The late singer-songwriter Kazuhiko Kato(加藤和彦)has often been represented on "Kayo Kyoku Plus" as someone in the back office, aka the creator of songs, rather than up front behind the microphone. In fact, the last time he was in the front office, it was for my posting of his "Today" from his 1978 4th album "Gardenia"(ガーディニア)back in 2017

Well, it's been over six years now, so let's have him sing once more and it's from something later and more conceptual. To explain, Kato released his 11th album in February 1991, "Bolero California"(ボレロ・カリフォルニア), and as I hinted just now, it is a concept album which revolves on Kato's impressions of how those guests at the Eagles' "Hotel California" back in the late 1970s must have changed in the fourteen-year interval. Judging from the opening track, "Just a Symphony", the folks haven't been doing too badly. That's considering that the whole thing about the iconic "Hotel California" is about a tired visitor in a "Twilight Zone" type of situation where the people there are strange and every door he opens exposes a new reality. Motel Multiverse, anyone? 
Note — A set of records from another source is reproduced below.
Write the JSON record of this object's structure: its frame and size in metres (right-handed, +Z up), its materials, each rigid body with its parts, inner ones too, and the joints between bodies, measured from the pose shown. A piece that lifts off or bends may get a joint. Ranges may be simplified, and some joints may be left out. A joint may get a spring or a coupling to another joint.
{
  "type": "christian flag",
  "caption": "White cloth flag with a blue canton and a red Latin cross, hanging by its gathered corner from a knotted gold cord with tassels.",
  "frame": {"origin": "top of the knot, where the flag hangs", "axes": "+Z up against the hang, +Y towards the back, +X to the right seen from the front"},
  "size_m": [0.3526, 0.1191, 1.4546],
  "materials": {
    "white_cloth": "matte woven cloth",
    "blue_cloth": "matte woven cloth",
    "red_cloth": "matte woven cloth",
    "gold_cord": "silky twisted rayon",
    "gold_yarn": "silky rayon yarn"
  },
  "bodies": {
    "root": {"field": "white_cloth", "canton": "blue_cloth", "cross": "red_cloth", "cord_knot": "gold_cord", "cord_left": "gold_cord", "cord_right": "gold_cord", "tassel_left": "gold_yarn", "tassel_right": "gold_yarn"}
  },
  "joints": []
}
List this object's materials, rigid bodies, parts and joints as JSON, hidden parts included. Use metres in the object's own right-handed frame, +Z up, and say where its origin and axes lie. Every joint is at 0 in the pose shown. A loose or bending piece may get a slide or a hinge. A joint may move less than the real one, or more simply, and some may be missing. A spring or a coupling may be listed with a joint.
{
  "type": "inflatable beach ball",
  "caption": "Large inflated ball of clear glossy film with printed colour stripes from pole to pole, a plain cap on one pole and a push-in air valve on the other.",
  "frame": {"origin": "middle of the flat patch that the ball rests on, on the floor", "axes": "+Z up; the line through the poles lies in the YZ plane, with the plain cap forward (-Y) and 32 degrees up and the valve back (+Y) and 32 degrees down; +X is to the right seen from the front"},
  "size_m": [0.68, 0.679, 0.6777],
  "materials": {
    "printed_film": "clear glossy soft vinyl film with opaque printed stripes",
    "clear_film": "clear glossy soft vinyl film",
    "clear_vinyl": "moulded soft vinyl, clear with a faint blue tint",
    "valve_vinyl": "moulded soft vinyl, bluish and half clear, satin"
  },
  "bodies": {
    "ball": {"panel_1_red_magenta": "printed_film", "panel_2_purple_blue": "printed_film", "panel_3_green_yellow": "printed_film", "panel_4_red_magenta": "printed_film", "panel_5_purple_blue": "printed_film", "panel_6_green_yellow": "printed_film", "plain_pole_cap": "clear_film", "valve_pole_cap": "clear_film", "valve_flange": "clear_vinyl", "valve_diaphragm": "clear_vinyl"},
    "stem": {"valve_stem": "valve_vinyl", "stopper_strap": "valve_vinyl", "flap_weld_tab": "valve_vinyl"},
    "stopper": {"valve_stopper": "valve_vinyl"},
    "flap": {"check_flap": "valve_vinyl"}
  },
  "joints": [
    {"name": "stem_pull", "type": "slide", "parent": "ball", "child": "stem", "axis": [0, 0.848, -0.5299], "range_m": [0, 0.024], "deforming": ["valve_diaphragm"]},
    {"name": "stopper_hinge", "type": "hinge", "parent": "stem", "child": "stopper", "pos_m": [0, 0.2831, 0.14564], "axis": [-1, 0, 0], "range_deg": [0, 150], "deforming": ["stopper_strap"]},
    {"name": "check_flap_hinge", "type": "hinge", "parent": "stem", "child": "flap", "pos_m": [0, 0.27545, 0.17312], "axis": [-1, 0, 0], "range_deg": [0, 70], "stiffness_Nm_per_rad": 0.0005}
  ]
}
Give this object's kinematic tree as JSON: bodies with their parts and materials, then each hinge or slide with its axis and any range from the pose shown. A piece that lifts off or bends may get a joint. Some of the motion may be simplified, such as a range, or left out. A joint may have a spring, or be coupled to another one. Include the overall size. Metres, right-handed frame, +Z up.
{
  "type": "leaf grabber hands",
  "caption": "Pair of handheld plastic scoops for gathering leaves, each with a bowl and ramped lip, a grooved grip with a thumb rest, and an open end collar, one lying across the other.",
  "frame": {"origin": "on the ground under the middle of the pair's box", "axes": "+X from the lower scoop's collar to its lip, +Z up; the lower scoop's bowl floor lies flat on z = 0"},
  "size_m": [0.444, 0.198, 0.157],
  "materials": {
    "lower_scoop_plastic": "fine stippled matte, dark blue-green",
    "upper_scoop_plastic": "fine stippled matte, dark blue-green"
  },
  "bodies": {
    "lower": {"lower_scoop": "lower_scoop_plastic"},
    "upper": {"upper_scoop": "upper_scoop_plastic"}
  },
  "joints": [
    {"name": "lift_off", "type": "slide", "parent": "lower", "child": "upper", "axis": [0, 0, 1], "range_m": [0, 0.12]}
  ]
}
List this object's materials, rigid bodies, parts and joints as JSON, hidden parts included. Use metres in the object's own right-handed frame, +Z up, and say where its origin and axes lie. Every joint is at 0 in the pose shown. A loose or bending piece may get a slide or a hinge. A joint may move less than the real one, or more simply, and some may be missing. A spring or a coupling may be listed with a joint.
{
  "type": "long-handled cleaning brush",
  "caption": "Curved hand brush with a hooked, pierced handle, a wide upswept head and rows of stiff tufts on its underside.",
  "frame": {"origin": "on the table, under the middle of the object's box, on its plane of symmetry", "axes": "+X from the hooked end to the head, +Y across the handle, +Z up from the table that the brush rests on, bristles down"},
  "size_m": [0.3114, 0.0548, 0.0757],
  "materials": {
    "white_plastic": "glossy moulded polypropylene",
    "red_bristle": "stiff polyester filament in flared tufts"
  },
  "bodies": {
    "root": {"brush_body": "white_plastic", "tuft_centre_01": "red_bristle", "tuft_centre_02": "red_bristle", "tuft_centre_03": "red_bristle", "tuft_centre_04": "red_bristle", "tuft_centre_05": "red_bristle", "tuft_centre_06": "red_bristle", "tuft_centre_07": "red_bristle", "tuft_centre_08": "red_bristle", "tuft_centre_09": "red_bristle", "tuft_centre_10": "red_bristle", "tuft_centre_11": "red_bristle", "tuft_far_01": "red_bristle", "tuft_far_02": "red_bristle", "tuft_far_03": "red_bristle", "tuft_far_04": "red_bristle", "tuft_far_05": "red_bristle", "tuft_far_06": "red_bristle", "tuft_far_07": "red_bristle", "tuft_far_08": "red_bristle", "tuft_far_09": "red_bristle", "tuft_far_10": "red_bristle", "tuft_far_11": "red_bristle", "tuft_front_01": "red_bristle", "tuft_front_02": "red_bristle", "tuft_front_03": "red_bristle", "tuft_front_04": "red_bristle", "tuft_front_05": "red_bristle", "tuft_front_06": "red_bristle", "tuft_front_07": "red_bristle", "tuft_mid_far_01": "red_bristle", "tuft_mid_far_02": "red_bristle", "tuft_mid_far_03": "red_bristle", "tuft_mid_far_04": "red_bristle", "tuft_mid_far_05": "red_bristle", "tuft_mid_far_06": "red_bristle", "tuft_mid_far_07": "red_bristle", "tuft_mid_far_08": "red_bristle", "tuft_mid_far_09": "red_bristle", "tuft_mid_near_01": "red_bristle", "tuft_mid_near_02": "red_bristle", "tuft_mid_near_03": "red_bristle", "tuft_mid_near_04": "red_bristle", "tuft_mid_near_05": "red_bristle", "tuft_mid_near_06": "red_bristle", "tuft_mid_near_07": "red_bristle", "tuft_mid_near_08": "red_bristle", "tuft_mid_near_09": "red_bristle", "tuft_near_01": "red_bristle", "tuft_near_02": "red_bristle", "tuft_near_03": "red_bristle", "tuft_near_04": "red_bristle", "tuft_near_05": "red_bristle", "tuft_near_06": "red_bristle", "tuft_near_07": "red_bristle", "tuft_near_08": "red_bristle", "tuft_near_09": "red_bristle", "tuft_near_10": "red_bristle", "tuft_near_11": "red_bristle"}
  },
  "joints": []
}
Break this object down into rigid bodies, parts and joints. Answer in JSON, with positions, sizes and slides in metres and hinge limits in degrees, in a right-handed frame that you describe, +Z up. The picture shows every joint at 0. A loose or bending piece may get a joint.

All of the tracks were written by Kato's wife, lyricist Kazumi Yasui(安井かずみ), and composed by Kato himself, with the backing of an orchestra providing a mixture of Latin and AOR. I gather that from "Just a Symphony", the visitor has found a reality that he likes and has settled for a heavenly retirement of Margaritas and yuppie-ness. Maybe the strange people have even mellowed out. Certainly the official music video has kinda kept the weirdness with the mixture of early computer graphics and old-style portrait people.